Brussels hopes to have the first small-scale nuclear power station in operation in the next decade, with a newly established industry alliance key to that ambition
The European Commission this week opened a call for industry partners to join a new alliance to advance the development and deployment of small modular reactors (SMRs).
The move is part of the Commission’s 2050 climate neutrality objective and follows its recent declaration that all technologies will be needed to reach that goal.
The EU’s industrial alliances do not benefit from any direct funding. “Whilst the alliance itself does not have a budget, it does create a framework that will facilitate the deployment of SMRs by streamlining stakeholders: industry and decision makers,” a spokeswoman for trade association Nucleareurope told Science|Business.
Small-scale nuclear power stations are billed as being safer and cheaper than conventional reactors and should be quicker to build because of standardised designs that can be manufactured at scale and shipped to the site.
The technology is still largely unproven, but several projects are planned around the world. US company NuScale Power has an agreement with Romania’s Nuclearelectrica to build a cluster of six SMRs on the site of a former coal plant, which could be deployed in 2029. Those plans are part of Project Phoenix, a US plan to replace coal-fired power plants with SMRs, with projects in Czechia, Slovakia and Poland also in line to receive support for feasibility studies.

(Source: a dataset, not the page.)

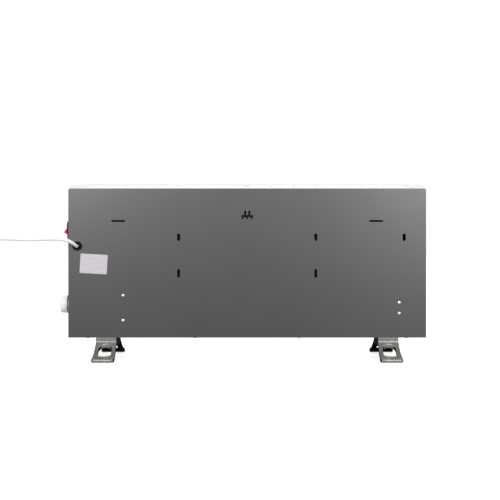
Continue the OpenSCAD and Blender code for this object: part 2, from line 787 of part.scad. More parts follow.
// Curve points of a leg's top and underside, as shares of its reach and of the gap below the body
leg_top_shares = [[0.16, 0.62], [0.46, 0.215]];
leg_under_shares = [[0.55, 0.02], [0.2, 0.33]];
// Outer end of a leg's opening as a share of its reach
leg_hole_share = 0.66;
leg_hole_start = 4;
leg_hole_r = 10;
function leg_point(share, reach) = [share.x * reach, share.y * base_z];
// Side outline of one leg, from the casing face out to its toe and back below
function leg(reach) = concat(
    bezier([0, base_z - foot_face_h], leg_point(leg_top_shares[0], reach),
        leg_point(leg_top_shares[1], reach), [reach - toe_r / 2, toe_h], 12),
    arc(reach - toe_h / 3, toe_h * 2 / 3, toe_h / 3, 90, 0, 4), [[reach, 0]],
    bezier([reach - toe_sole, 0], leg_point(leg_under_shares[0], reach),
        leg_point(leg_under_shares[1], reach), [0, base_z - foot_face_h - foot_wall], 10)
);
function mirrored_leg(p) = [for (i = [len(p) - 1:-1:0]) [-casing_d - p[i].x, p[i].y]];
function foot_outline() = concat([[-casing_d, base_z], [0, base_z]],
    leg(toe_rear), mirrored_leg(leg(toe_front)));
function foot_plan() = concat(
    [[-foot_w / 2, -casing_d], [-foot_w / 2, 0]],
    arc(-toe_w / 2 + toe_r, toe_rear - toe_r, toe_r, 180, 90, 6),
    arc(toe_w / 2 - toe_r, toe_rear - toe_r, toe_r, 90, 0, 6),
    [[foot_w / 2, 0], [foot_w / 2, -casing_d]],
    arc(toe_front_w / 2 - toe_r, -casing_d - toe_front + toe_r, toe_r, 0, -90, 6),
    arc(-toe_front_w / 2 + toe_r, -casing_d - toe_front + toe_r, toe_r, -90, -180, 6)
);
// Opening in a leg: a half round under the body, small round corners near the toe
module leg_hole_2d(reach) {
    round_y = leg_hole_start + leg_hole_w / 2;
    end_y = reach * leg_hole_share;
    translate([0, round_y]) circle(d = leg_hole_w);
    translate([-leg_hole_w / 2, round_y]) square([leg_hole_w, end_y - leg_hole_r - round_y]);
    translate([-leg_hole_w / 2 + leg_hole_r, round_y])
        square([leg_hole_w - 2 * leg_hole_r, end_y - round_y]);
    for (side = [-1, 1]) translate([side * (leg_hole_w / 2 - leg_hole_r), end_y - leg_hole_r])
        circle(r = leg_hole_r);
}
head_room = 1;
module foot() difference() {
    intersection() {
        along_x(-toe_w, 2 * toe_w) polygon(foot_outline());
        linear_extrude(base_z) polygon(foot_plan());
    }
    translate([0, 0, -over]) linear_extrude(base_z - foot_wall) {
        leg_hole_2d(toe_rear);
        translate([0, -casing_d]) mirror([0, 1]) leg_hole_2d(toe_front);
    }
    // Screw holes through the hub, with room for the heads below
    for (side = [-1, 1]) translate([0, control_y + side * foot_screw_y, 0]) {
        cylinder(r = m5_hole_r, h = base_z + over);
        translate([0, 0, -over]) cylinder(r = m5_head_r + head_room, h = base_z - hub_t / 2 + over);
    }
}
module foot_left() color("silver") placed() translate([-foot_x, 0, 0]) foot();
module foot_right() color("silver") placed() translate([foot_x, 0, 0]) foot();

module foot_screws() color("gray") placed() foot_screw_spots() {
    translate([0, 0, base_z - hub_t / 2 - m5_head_h]) cylinder(r = m5_head_r, h = m5_head_h);
    translate([0, 0, base_z - hub_t / 2])
        cylinder(r = m5_r - fit / 2, h = hub_t / 2 + sheet_t + plate_t + screw_proud);
}
module foot_plates() color("lightgray") placed() for (side = [-1, 1]) difference() {
    translate([side * foot_x, control_y, base_z + sheet_t + plate_t / 2])
        cube([plate_w, plate_d, plate_t], center = true);
    foot_screw_spots() translate([0, 0, base_z - over]) cylinder(r = m5_r, h = 3 * plate_t);
}
module casing_screws() color("gray") placed() casing_screw_spots() {
    translate([0, 0, -screw_head_h]) cylinder(r = screw_head_r, h = screw_head_h);
    cylinder(r = screw_r - fit / 2, h = screw_l);
}

// Hairpin heating tube in an aluminium body with four fins
tube_start_x = bracket_left_x - bracket_w - tube_tail;
tube_end_x = bracket_x + bracket_w + tube_out;
fins_x0 = bracket_left_x + fin_end_gap;
fins_x1 = bracket_x - fin_end_gap;
// Directions of the long and the short fins
fin_turns = [50, 130, 230, 310];
short_fin_turns = [20, 160, 200, 340];
short_fin_share = 0.7;
module tube_legs_2d(r) for (side = [-1, 1])
    translate([element_y, element_z + side * leg_spacing / 2]) circle(r = r);
module fins_2d(turns, start, length) for (turn = turns)
    translate([element_y, element_z]) rotate(turn) translate([start, -fin_t / 2]) square([length, fin_t]);
module element_fins() color("darkgray") placed() along_x(fins_x0, fins_x1 - fins_x0) difference() {
    union() {
        translate([element_y, element_z]) square([tube_d + 4 * fin_t, leg_spacing], center = true);
        tube_legs_2d(tube_d / 2 + 2 * fin_t);
        fins_2d(fin_turns, tube_d, fin_l);
        fins_2d(short_fin_turns, tube_d / 2, fin_l * short_fin_share);
    }
    tube_legs_2d(tube_d / 2 + fit / 2);
}
module element_tube() color("slategray") placed() {
    along_x(tube_start_x, tube_end_x - tube_start_x) tube_legs_2d(tube_d / 2);
    translate([tube_start_x, element_y, element_z]) rotate([90, 0, 0]) intersection() {
        rotate_extrude() translate([leg_spacing / 2, 0]) circle(d = tube_d);
        translate([-leg_spacing, -leg_spacing, -tube_d]) cube([leg_spacing, 2 * leg_spacing, 2 * tube_d]);
    }
}
module element_terminals() color("goldenrod") placed() for (side = [-1, 1])
    rod_x(tube_end_x, element_y, element_z + side * leg_spacing / 2, tube_out / 2, m3_r);
module element_bushes() color("ivory") placed()
    for (x = [bracket_x + bracket_t / 2, bracket_left_x - bracket_t / 2])
        along_x(x - element_bush_l / 2, element_bush_l) difference() {
            tube_legs_2d(bush_r);
            tube_legs_2d(tube_d / 2 + fit / 2);
        }

// Z-shaped bracket: a foot on the rear panel, a web with two holes and a toe for the shield
module bracket(height, screw_offset) difference() {
    union() {
        box([0, -sheet_t - bracket_t, -height / 2], [bracket_w, -sheet_t, height / 2]);
        box([0, shield_y, -height / 2], [bracket_t, -sheet_t, height / 2]);
        box([0, shield_y, -height / 2], [bracket_w, shield_y + bracket_t, height / 2]);
    }
    for (side = [-1, 1]) {
        rod_y(bracket_w / 2, side * screw_offset, over, casing_d / 3, screw_r + fit / 2);
        rod_x(-over, element_y, side * leg_spacing / 2, bracket_t + 2 * over, bush_r + fit / 2);
        rod_y(bracket_w / 2, side * rivet_z, shield_y + bracket_t + over, bracket_t + 2 * over,
            rivet_r + fit / 2);
    }
}
rivet_r = 1.6;
rivet_z = 18;
rivet_head_t = 1;
module element_bracket_right() color("lightsteelblue") placed()
    translate([bracket_x, 0, element_z]) bracket(bracket_h, bracket_screw);
module element_bracket_left() color("lightsteelblue") placed()
    translate([bracket_left_x, 0, element_z]) mirror([1, 0, 0]) bracket(bracket_left_h, bracket_left_screw);

shield_low = base_z + shield_rise;
module heat_shield() color("lightgray") placed() difference() {
    box([bracket_left_x - bracket_w, shield_y - sheet_t, shield_low],
        [bracket_x + bracket_w, shield_y, shield_low + shield_h]);
    for (x = rivet_places()) for (side = [-1, 1])
        rod_y(x, element_z + side * rivet_z, shield_y + over, sheet_t + 2 * over, rivet_r + fit / 2);
}
function rivet_places() = [bracket_left_x - bracket_w / 2, bracket_x + bracket_w / 2];
module shield_rivets() color("silver") placed() for (x = rivet_places()) for (side = [-1, 1]) {
    rivet_start = shield_y + bracket_t + rivet_head_t;
    rod_y(x, element_z + side * rivet_z, rivet_start, bracket_t + sheet_t + 2 * rivet_head_t, rivet_r);
    rod_y(x, element_z + side * rivet_z, rivet_start, rivet_head_t, 2 * rivet_r);
    rod_y(x, element_z + side * rivet_z, shield_y - sheet_t, rivet_head_t, 2 * rivet_r);
}

// Overheat cut-out behind the lanced tongue
cutout_r = 8;
cutout_d = 10;
cutout_plate_w = 36;
cutout_plate_h = 12;
cutout_plate_t = 1;
cutout_gap = 1;
cutout_z = lance_z + lance_h / 2 + cutout_gap + cutout_plate_h / 2;
cutout_back = -sheet_t - cutout_plate_t;
cutout_blade = [cutout_r / 2, cutout_back - cutout_d - blade_l / 2, cutout_z];
module thermal_cutout() color("sienna") placed() {
    box([-cutout_plate_w / 2, cutout_back, cutout_z - cutout_plate_h / 2],
        [cutout_plate_w / 2, -sheet_t, cutout_z + cutout_plate_h / 2]);
    rod_y(0, cutout_z, cutout_back, cutout_d, cutout_r);
    for (side = [-1, 1])
        translate([side * cutout_blade.x, cutout_blade.y + blade_l / 4, cutout_z])
            cube([blade_t, blade_l / 2, blade_w], center = true);
}

// Places of the block's screws as shares of its width
block_screw_shares = [0.25, 0.75];
module terminal_block() color("beige") placed() difference() {
    box([block_x, -sheet_t - block_d, block_z - block_h / 2],
        [block_x + block_w, -sheet_t, block_z + block_h / 2]);
    for (i = [0, 1, 2]) for (share = block_screw_shares)
        rod_y(block_x + share * block_w, pole(i), -sheet_t - block_d / 2, block_d, m3_r + fit);
}
module terminal_screws() color("goldenrod") placed() for (i = [0, 1, 2]) for (share = block_screw_shares)
    rod_y(block_x + share * block_w, pole(i), -sheet_t - block_d / 2, block_d / 2, m3_r);

// Wires between the fittings
wire_r = 1.2;
earth_x = block_x + block_w / 2;
earth_rise = 34;
earth_z = block_z + earth_rise;
earth_wire_y = -sheet_t - m5_head_h / 2;
module wire(a, b, c, d) tube(lead_path(a, b, c, d), wire_r, core_sides);
function block_pole(i) = [block_x, -block_d / 2 - sheet_t, pole(i)];
function blade(side, i) =
    [switch_back_x - blade_l, rocker_side(side), switch_z + blade_shares[i] * switch_body_h];
wire_bow = 30;
module wire_live() color("brown") placed() wire(block_pole(2), block_pole(2) - [wire_bow, 0, 0],
    blade(1, 1) - [2 * wire_bow, 0, 0], blade(1, 1));
module wire_neutral() color("royalblue") placed() wire(block_pole(1), block_pole(1) - [4 * wire_bow, 0, 0],
    cutout_blade - [0, wire_bow, 0], cutout_blade);
thermostat_end = [plate_x - thermostat_t, control_y, knob_z];
function element_end(side) = [tube_end_x + tube_out / 2, element_y, element_z + side * leg_spacing / 2];
module wires_switched() color("black") placed() {
    wire(blade(-1, 0), blade(-1, 0) - [2 * wire_bow, 0, 0],
        element_end(1) + [2 * wire_bow, 0, 0], element_end(1));
    wire(thermostat_end, thermostat_end - [wire_bow, 0, 0],
        element_end(-1) + [wire_bow, 0, 0], element_end(-1));
}
module wire_earth() color("yellowgreen") placed()
    wire(block_pole(0), block_pole(0) - [2 * wire_bow, 0, 0],
        [earth_x - 2 * wire_bow, earth_wire_y, earth_z], [earth_x - m5_head_r, earth_wire_y, earth_z]);
module earth_screw() color("gold") placed() rod_y(earth_x, earth_z, -sheet_t, m5_head_h, m5_head_r);

rear_panel();
front_casing();
end_cap_controls();
end_cap_plain();
outlet_grille_right();
outlet_grille_left();
thermostat_knob();
thermostat_shaft();
dial_ring();
thermostat_body();
thermostat_screws();
switch_housing();
rocker_rear();
rocker_front();
switch_terminals();
cord_bushing();
power_cord();
power_cord_coil();
plug_body();
plug_pins();
lead_inside();
rating_label();
rear_screws();
foot_left();
foot_right();
foot_screws();
foot_plates();
casing_screws();
element_fins();
element_tube();
element_bushes();
element_terminals();
element_bracket_right();
element_bracket_left();
heat_shield();
shield_rivets();
thermal_cutout();
terminal_block();
terminal_screws();
wire_live();
wire_neutral();
wires_switched();
wire_earth();
earth_screw();
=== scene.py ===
"""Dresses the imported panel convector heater: camera, lead, finishes and detailed meshes.

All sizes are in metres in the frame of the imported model. MM turns millimetres into metres.
The heater's rear panel faces +Y and the camera looks at it from behind, as the photograph does.
"""

import json
import math

import bmesh
import bpy
from mathutils import Matrix, Vector


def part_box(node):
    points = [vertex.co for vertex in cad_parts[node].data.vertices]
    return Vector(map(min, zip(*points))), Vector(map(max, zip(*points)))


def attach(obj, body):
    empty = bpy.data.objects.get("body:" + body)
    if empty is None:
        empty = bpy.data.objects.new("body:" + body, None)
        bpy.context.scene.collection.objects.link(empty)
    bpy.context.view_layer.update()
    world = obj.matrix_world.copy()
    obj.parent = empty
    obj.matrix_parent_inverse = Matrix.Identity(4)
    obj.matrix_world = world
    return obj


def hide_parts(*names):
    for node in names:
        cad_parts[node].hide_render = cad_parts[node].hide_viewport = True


MM = 0.001

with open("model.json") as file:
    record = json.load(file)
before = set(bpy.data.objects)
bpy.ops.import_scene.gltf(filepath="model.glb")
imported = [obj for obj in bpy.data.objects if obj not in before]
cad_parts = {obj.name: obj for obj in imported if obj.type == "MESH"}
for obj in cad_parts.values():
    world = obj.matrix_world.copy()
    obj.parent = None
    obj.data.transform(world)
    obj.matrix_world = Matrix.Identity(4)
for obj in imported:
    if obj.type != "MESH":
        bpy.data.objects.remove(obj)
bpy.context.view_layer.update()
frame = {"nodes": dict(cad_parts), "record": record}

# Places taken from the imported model
panel_low, panel_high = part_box("rear_panel")
REAR_Y = panel_high.y
BODY_X = (panel_low.x + panel_high.x) / 2
BASE_Z = panel_low.z
TOP_Z = panel_high.z
HALF_W = (panel_high.x - panel_low.x) / 2
SHEET_T = 0.8 * MM
switch_low, switch_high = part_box("switch_housing")
FOOT_MIDDLE_Y = (switch_low.y + switch_high.y) / 2
casing_low, casing_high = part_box("front_casing")
CASING_MIDDLE = (casing_low + casing_high) / 2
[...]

China is also a frontrunner, and in 2021 began construction work on the Linglong One plant, which is expected to enter commercial operation by the end of 2026.
European countries remain divided over nuclear energy, but advocates say SMRs could be used in areas such as district heating, industry, and hydrogen production, where other low-carbon alternatives are not viable.
The Commission organised the first EU workshop on SMRs in 2021, leading to a proposal for a European SMR partnership, involving industry, research and technology bodies and potential customers.
In November 2023, ahead of the European Nuclear Energy Forum, 12 EU energy ministers sent a letter to the Commission calling for an industry alliance to stimulate investment in SMRs. Shortly after, EU Energy Commissioner Kadri Simson announced at the forum the intention to set up an alliance.
The European Parliament has also been actively pushing for action at EU level to ensure Europe doesn’t fall behind and maintains its strategic autonomy. In December 2023, MEPs backed a call for the development of SMRs, recognising the “need to sufficiently explore and identify all possible options for financing European SMR production and scale-up and support the related supply chain”.
The EU hopes that the new alliance will lead to the deployment of the first reactors in the next decade. “We want this Alliance to deliver benefits in very practical terms - through full engagement on nuclear safety, using European supply chains, and by boosting innovation for new technologies,” said Simson on announcing the call for partners.
The European Commissioner for research and innovation, Iliana Ivanova, said that SMRs are key to Europe’s strategic autonomy.
Industry welcomed the announcement. Yves Desbazeille, director general of Nucleareurope, said he was delighted at the move and hoped it would help Europe overcome the challenges related to deploying SMRs in Europe.
“The European nuclear industry has been at the forefront of innovation and industrial excellence for decades and this industrial alliance will help maintain our industry’s world class position,” Desbazeille said.
The development of the first SMRs has not been plain sailing, however. In November, NuScale Power cancelled its SMR project in Utah, which was due to be the first SMR plant built in the US. The plans fell through when it became clear the project would not have enough customers, after costs spiralled.
Twenty-five countries from around the globe, including several EU countries, have signed a declaration to triple nuclear energy capacity by 2050 after an initial agreement reached at the latest United Nations Climate Change Conference (COP 28) in December last year. A notable European absentee from the list of signatories is Germany, which dismisses nuclear as an option and favours other green energy sources. It is not clear what involvement German companies will have in the new SMR alliance.
The launch of the industrial alliance was not the first boost for the sector this week, as nuclear energy was also included in the list of technologies covered by the Net-Zero Industry Act, under the agreement reached by the Parliament and Council on Tuesday.
The Commission’s call for partners, which can include private companies working on nuclear tech, financial institutions, research organisations, civil society organisations or others interested in the field, will remain open until 12 April.
Before that, an event on SMR dissemination will be held on the sidelines of the Nuclear Energy Summit on 21 March, organised by the Belgian presidency of the EU and the International Atomic Energy Agency (IAEA). Later in spring the Commission plans to hold the first general assembly of the alliance.